Sometimes opera is just for fun.
In contrast to the solemn recitals presented by Jonas Kaufmann and Renée Fleming, the latest installment in the Met Stars Live in Concert streaming series positions opera as light summer entertainment. The stars, tenor Roberto Alagna and soprano Aleksandra Kurzak, frolic on an improvised stage on a terrace overlooking the French Riviera, singing standards such as duets from Madama Butterfly, Otello and L’elisir d’amore along with familiar arias from Il Barbiere di Siviglia and Roméo et Juliette.
Both singers are, at least on this occasion, vaudevillians at heart, playing broadly to the camera and whipping up an antic energy despite the lack of a physical audience. And the optics of the occasion are just right: the sweeping vista of sky and sea reminds us of the beautiful world out there waiting to be reclaimed at the end of the pandemic.
In the meantime, the Met provides particularly excellent reasons for staying home this week with free streams of classic performances of decades past. Of this trove perhaps the brightest jewel is Verdi’s Un Ballo in Maschera on Thursday night, an opportunity to revel in the old-school vocal and histrionic stylings of soprano Aprile Millo as the tormented heroine Amelia. She more than holds her own opposite the legendary luciano pavarotti.
Another celebrated operatic couple is featured in a rare revival of Zandonai’s Francesca da Rimini tonight (Tuesday.) A 1984 video stars Renata Scotto Plácido Domingo as a star-crossed couple whose romantic travails make Romeo and Juliet look like a high school musical.

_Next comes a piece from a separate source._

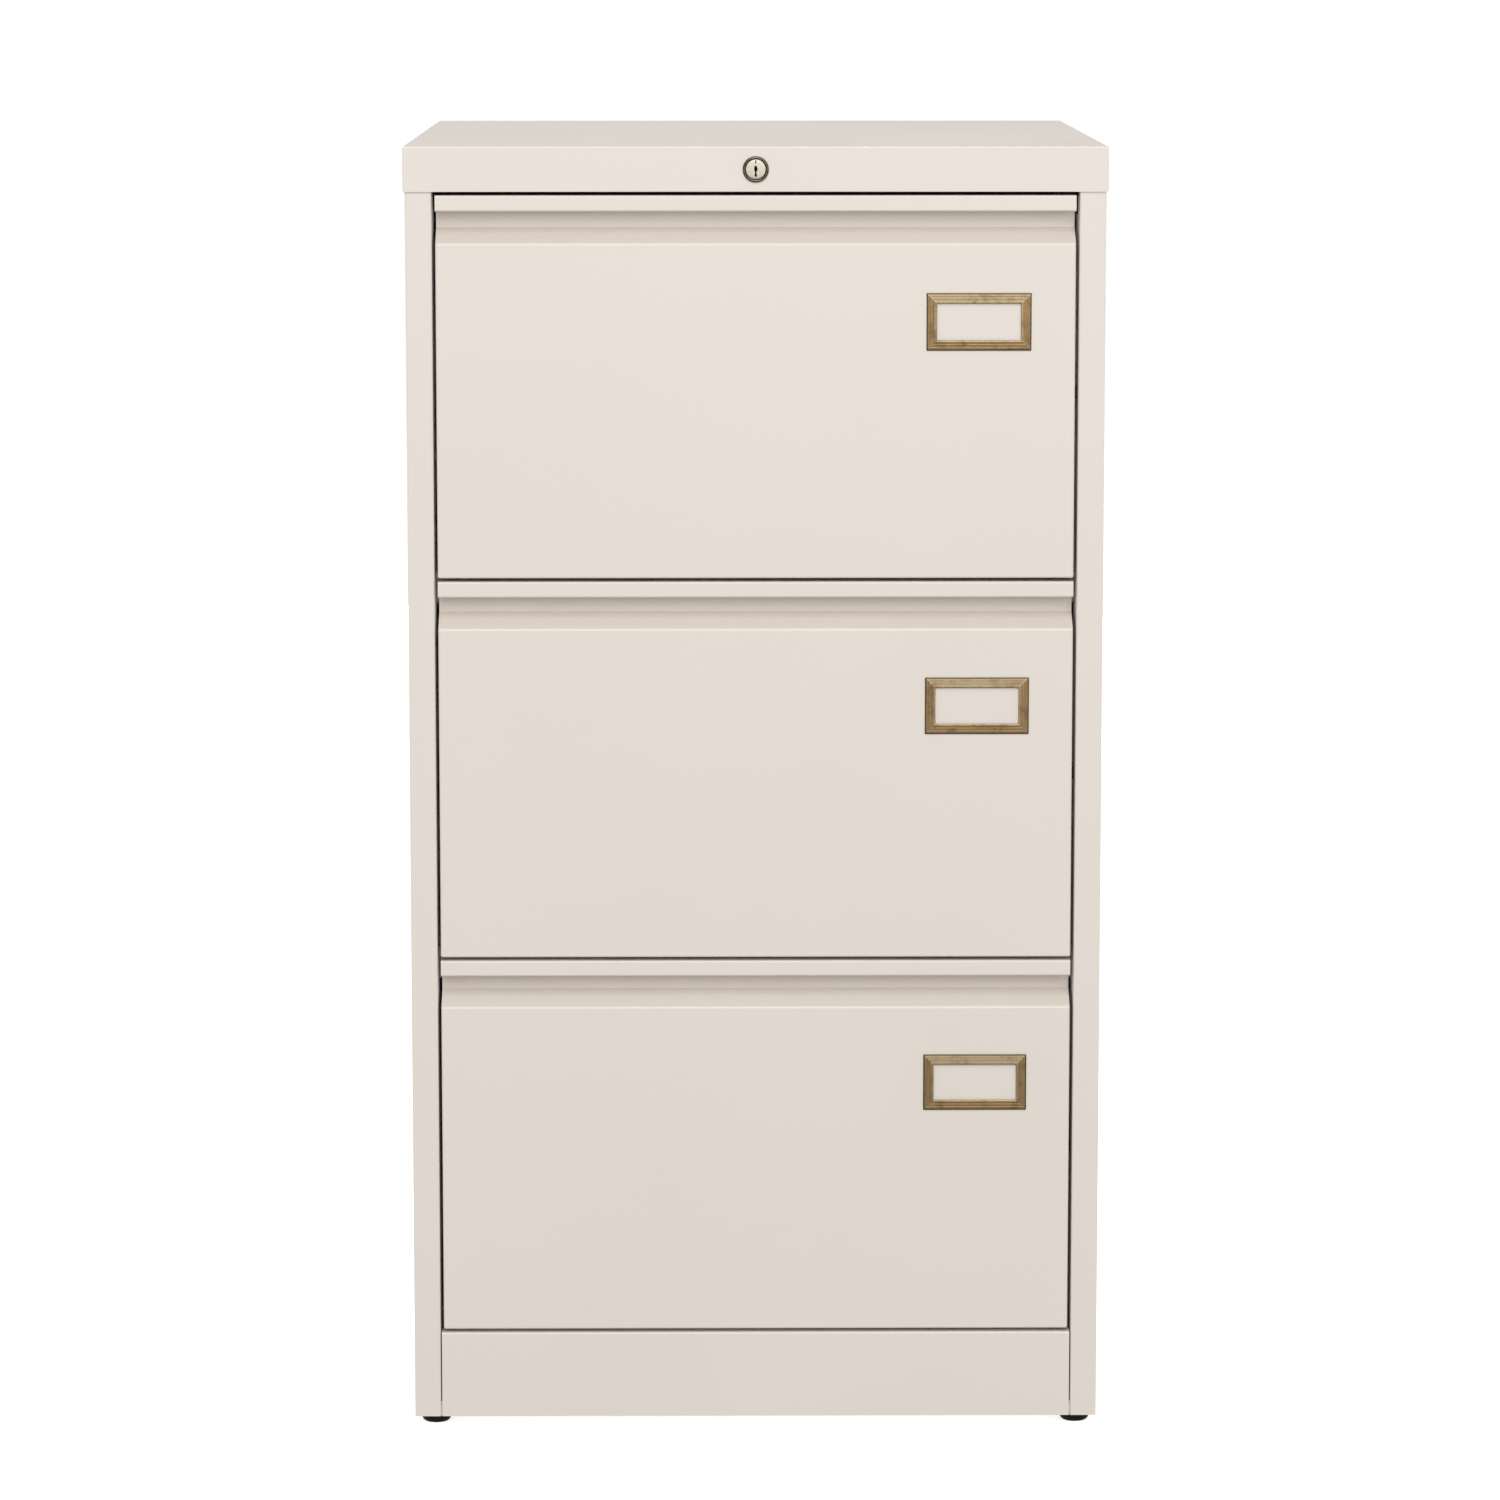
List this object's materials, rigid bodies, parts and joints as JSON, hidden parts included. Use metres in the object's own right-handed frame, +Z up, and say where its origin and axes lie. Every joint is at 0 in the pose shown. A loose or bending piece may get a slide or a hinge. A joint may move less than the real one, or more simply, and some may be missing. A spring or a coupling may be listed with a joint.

Also from the solid-gold 1980s: controversial soprano Kathleen Battle at her peak as Rosina in Il Barbiere di Siviglia, to be seen on Saturday evening at 7:30 PM. And for a similarly glamorous experience from a more recent era, try Wednesday night’s Eugene Onegin, a 2017 performance capturing Anna Netrebko and Peter Mattei at their most intense in Tchaikovsky’s tale of thwarted love.